まあ、これをすべてのイスラエル人が実践しているかというと、そんな事は勿論ない。
そもそも、イスラエル人のすべてが「ユダヤ教徒」なわけではないし、ユダヤ教徒にも「超正統派」と呼ばれる人々を頂点に色々とレベルがあるのだ。
そして超正統派の人々は彼らのコミュニティの中やかなり限られた行動範囲で生活しているので、それでなくともあまり宗教の香りのしないテルアビブあたりでは、そうそう周りに過剰な気を使う必要もないようだった。
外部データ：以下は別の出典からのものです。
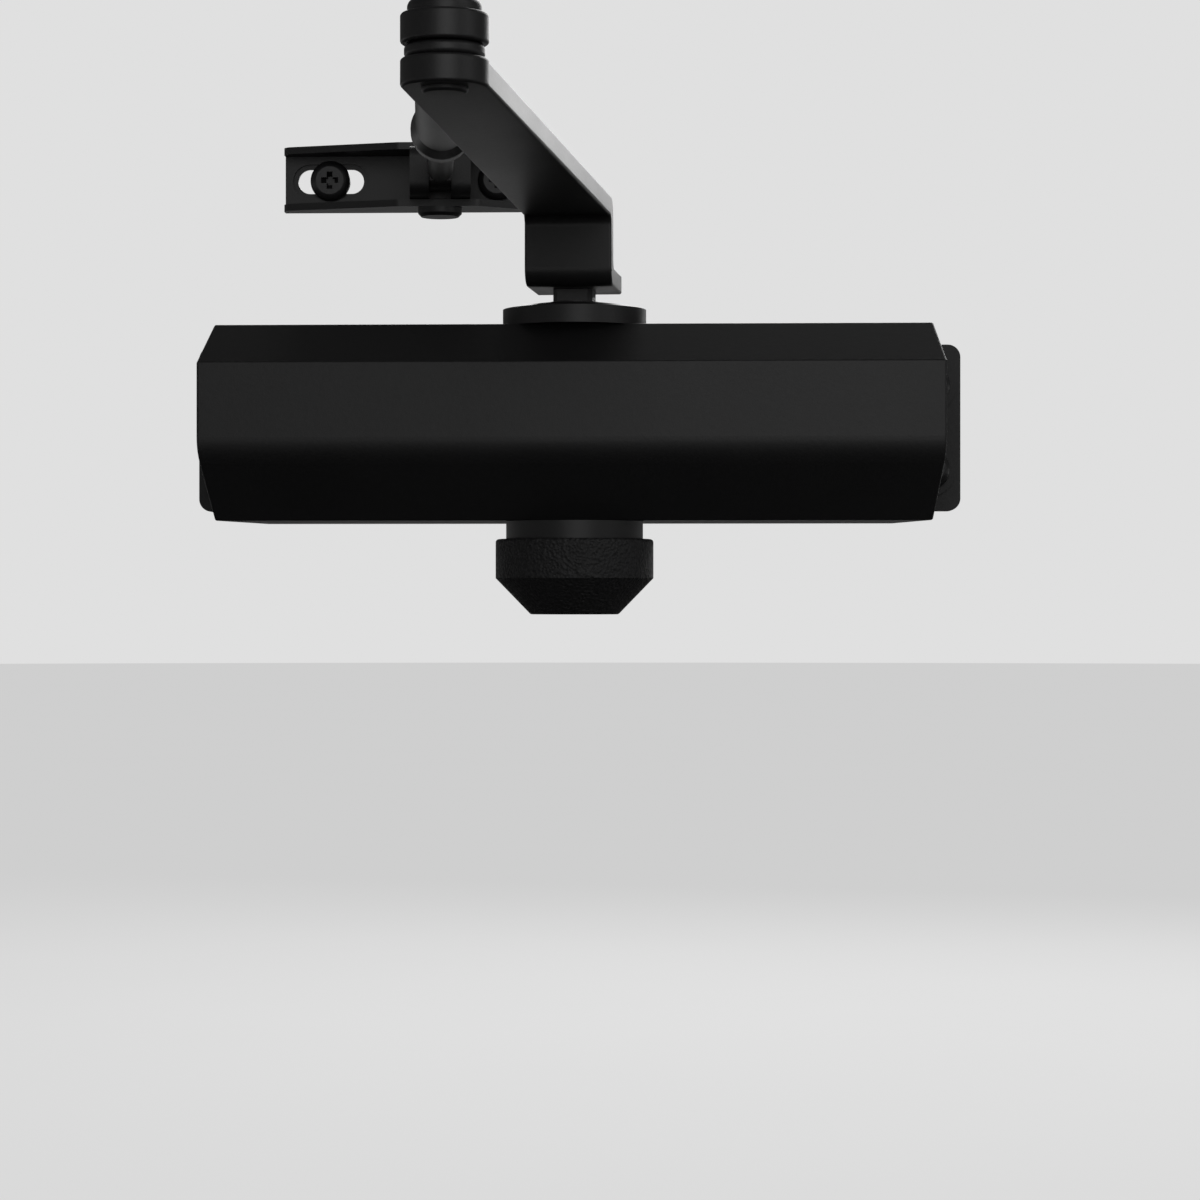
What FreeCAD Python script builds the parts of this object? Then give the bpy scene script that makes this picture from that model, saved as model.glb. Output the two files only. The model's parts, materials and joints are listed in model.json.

ただ、コシェルのワインなんぞを飲む機会などイスラエル以外ではほぼないだろう。
それまで散々チーズの乗ったサラダを食べたりとまるでユダヤ教徒ではなさそうなわたしが
何杯目かでコシェルのワインを頼んだので、ウェイターが怪訝な顔で聞き返してきた。
「…ホントに? 美味しくないよ?」
…ああ、そうですか…。で、確かに、乾いた味だった。
なんというか、液体に対して「乾いた」というのもおかしな表現なのだが
深みとか、まろやかさとか、香り高さとか、そういうものがまるでないようだった。
木の枝をかじっているみたい、というか…。

しかしほろ酔いのいい気分で、夜中近くなっても人出の絶えない街を歩き、宿へ戻った。
テルアビブはイスラエルの中でもかなり「自由」で特殊な地であると聞く。
滞在時間は非常に少なかったが、比較の意味でも立ち寄ってよかったと思った。